Co-writers/ directors, The Wachowskis have tried this trick before
with their popular Matrix series, but, even if Cloud Atlas isn't as
good a film as the original Matrix – though, needless to say, it's
incalculably superior to the disastrous Matrix sequels – it's
certainly more balanced over all.
For all of this
though, I would be hard pressed to call Cloud Atlas a great film, let
alone a perfect one. With a nearly three-hour running time, it is to
its great credit that the film is seldom boring and there is
demonstrably plenty to admire, even love, about the film throughout,
but the Wachowskis and their partner in crime, writer/director Tom
Tykwer (Run Lola Run), have bitten off more than they can possibly
chew. It would take a filmmaker of almost superhuman skills to
totally and successfully pull off something this ambitious and,
though they take an impressively confident run at it, Tykwer and the
Wachowski's just aren't quite superhuman enough.
For all that Cloud
Atlas is thrilling, entertaining, thought-provoking, funny and
moving, it's equally frustrating, unsatisfying, silly, unevenly paced
and, at times, quite badly dialogued. The six stories vary in terms
of interest and the way they're cut together is at times dramatically
effective, but at others, infuriatingly arbitrary. Some are also more
fleshed out than others, but even if they're all given more time than
one would think possible in even a three-hour film, only a few of
them are truly memorable on their own terms – and in those cases
you kind of want more of them.
On the one hand,
we have this terrific farce about an old publisher who finds himself
trapped in a retirement home that is simultaneously the film's
sparkiest plotline and the one most disconnected from the rest. The
entire storyline is constantly laugh out loud hilarious thanks, in no
small part, to an vivacious Jim Broadbent and, had it gone on longer,
it could possibly have even worked as a blackly comic Kafka-esque
tale of a man wrongfully imprisoned.
On the other hand,
we have something like the earliest story of a young man travelling
home across the Pacific who finds enemies and allies in the most
unlikely of places. It works itself up to a decent end but it's
mostly dreary and unremarkable. Similarly, the tale of earth's end is
marred by a plodding pace and an irritating futuristic English
dialect - which makes even less sense considering that the film
already translated the mostly good, but anti-climactic China-set
Philip-K-Dick-esque futuristic-thriller sections into plain English
when the characters would clearly have been talking a variation of
Mandarin.
The big test
though, is whether the various plot strands work together and form a
thematic whole that does in fact deal with the big questions of life,
the universe and everything. Honestly, it does and it doesn't. The
use of the same characters playing different roles (incidentally, any
questions about the validity of the “yellow face” controversy
that has surrounded the production should quickly dissipate if you
actually watch the film) nicely ties together the different stories
and, better yet, the smaller details that keep on cropping up between
different plot strands make the connections more intelligent and
subtle than they could have been otherwise.
The problem
though, is that the connections are sometimes too tenuous and it
really does end up feeling like six different movies played out at
once, rather than a cohesive piece. As a way of combating this, some
of the dialogue hammers the themes home just a bit too hard for their
own good.
As for the themes
themselves, while they can work on figurative or literal levels,
there is a definite sense that the more you buy into the ideas of
reincarnation and the immortality of the soul, the more you will buy
into the film's unabashedly spiritual view of the world. Still,
personally, despite being Jewish and therefore mostly believing in
reincarnation of some sort (yup, Jews do believe in reincarnation...

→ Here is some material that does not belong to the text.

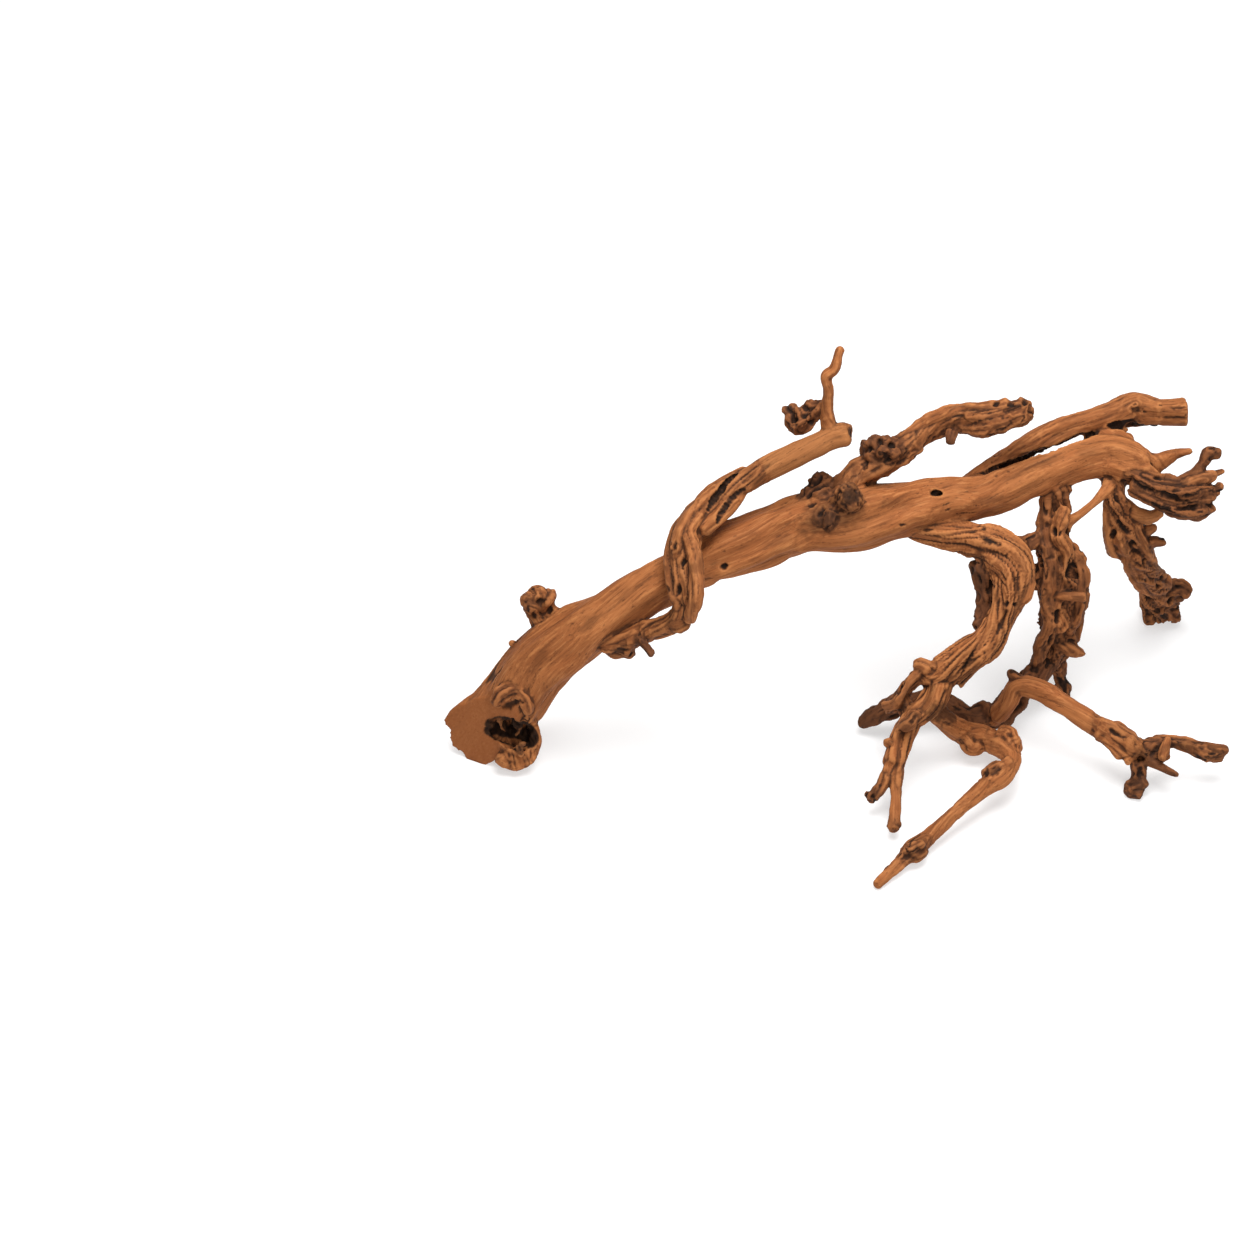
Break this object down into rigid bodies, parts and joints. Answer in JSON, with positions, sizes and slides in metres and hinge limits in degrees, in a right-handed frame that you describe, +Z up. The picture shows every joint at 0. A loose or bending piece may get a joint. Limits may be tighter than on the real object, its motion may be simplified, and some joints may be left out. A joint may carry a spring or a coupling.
{
  "type": "grapevine wood",
  "caption": "Sandblasted piece of old grapevine: an arched trunk with twining and gnarled branches that carry its far end, for display or as a perch.",
  "frame": {"origin": "centre of the bounding box's footprint, on the surface that the piece stands on", "axes": "+X along the trunk from its sawn butt to its forked end, +Y away from the viewer, +Z up"},
  "size_m": [0.7921, 0.4612, 0.3904],
  "materials": {
    "grapevine_wood": "bare sandblasted wood, matt, with open grain"
  },
  "bodies": {
    "root": {"trunk": "grapevine_wood", "twining_branch": "grapevine_wood", "upright_twig": "grapevine_wood", "back_branch": "grapevine_wood", "claw": "grapevine_wood", "drooping_branch": "grapevine_wood", "gnarled_leg": "grapevine_wood", "low_root": "grapevine_wood", "low_right_branch": "grapevine_wood", "front_limb": "grapevine_wood", "front_leg": "grapevine_wood", "low_front_branch": "grapevine_wood"}
  },
  "joints": []
}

but it's complicated. Ask your local rabbi), I still found the film's
themes less profound and more contrived than they were presumably
supposed to be. But then, I did sort of feel the same way about Tree
of Life as well.
Ultimately,
whether or not Cloud Atlas actually achieves what it set out to do or
not has little to do with whether or not you should see it.
Personally, I thought the film was far too flawed to earn more than a
three-star rating, but I still admire the hell out of it and, whether
you like it or not and regardless of how it ultimately does at the
Box Office, it's clearly a must-see cinematic event – just don't
forget NOT to check your brains in at the door on your way in.